I watched Bill Maher's movie Religulous over the weekend. One of the more memorable segments was a visit to the Creation Museum in Kentucky. One of the star attractions of the museum are the 80 lifesize dinosaur sculptures and animatronics shown alongside human beings. There were saddles on triceratops and animatronic T. Rex's running behind animatronic human children. The thing that I found remarkable was the quality of the dinosaurs. It made me think - who made these things? Where do you find the designers capable of creating hyper realistic Cretaceous-era dinosaurs, but at the same time are willing to install them on a model of Noah's Ark?
I met a guy at a dinosaur egg museum in southern Alberta who was an interpreter at the site and a model maker. He needed to know a lot about biology and palaeontology to create lifelike models of the dinosaurs found at the site. The creative side of his job went hand-in-hand with the science of the site. You can't make those models without knowing a lot about dinosaurs and you can't know alot about dinosaurs without knowing that they lived millions of years before human beings.
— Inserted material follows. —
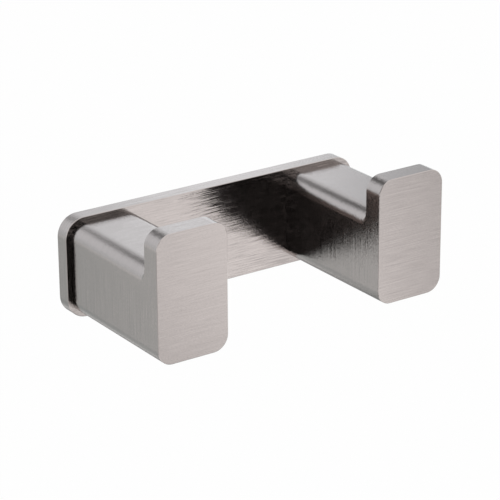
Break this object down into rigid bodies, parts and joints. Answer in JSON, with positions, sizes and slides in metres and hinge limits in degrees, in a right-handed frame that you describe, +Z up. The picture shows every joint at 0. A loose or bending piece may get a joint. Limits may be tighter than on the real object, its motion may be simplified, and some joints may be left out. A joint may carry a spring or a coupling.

I'm an archaeologist, so the reproductions that I make for museums have nothing to do with dinosaurs (at least in every museum in the world other than the Creation Museum). I've been fortunate that I have only been approached by organizations who I trust to accurately represent the materials that I provide them with. The only time I can recall turning down work from an ethical standpoint was when a tourism operator wanted to buy reproductions so that he could plant them on beaches and make spontaneous "discoveries" when he pulled up with groups of kayakers. But declining that contract only cost me a couple hundred dollars -- I can't imagine what a contract for producing 80 life-size dinosaurs would be worth.
Anyhow, the dinosaurs in the Creation Museum got me thinking about some of the difficult choices that makers face when we're approached to do a job. Jeff Goldblum said this in another movie about creating dinosaurs and I think it could apply to the fabricators of the Creation Museum's animatronic dinosaurs;
"your scientists were so preoccupied with whether or not they could, they didn't stop to think if they should."
Have you ever had to decline a job that you could do because it was at odds with what you felt you should do?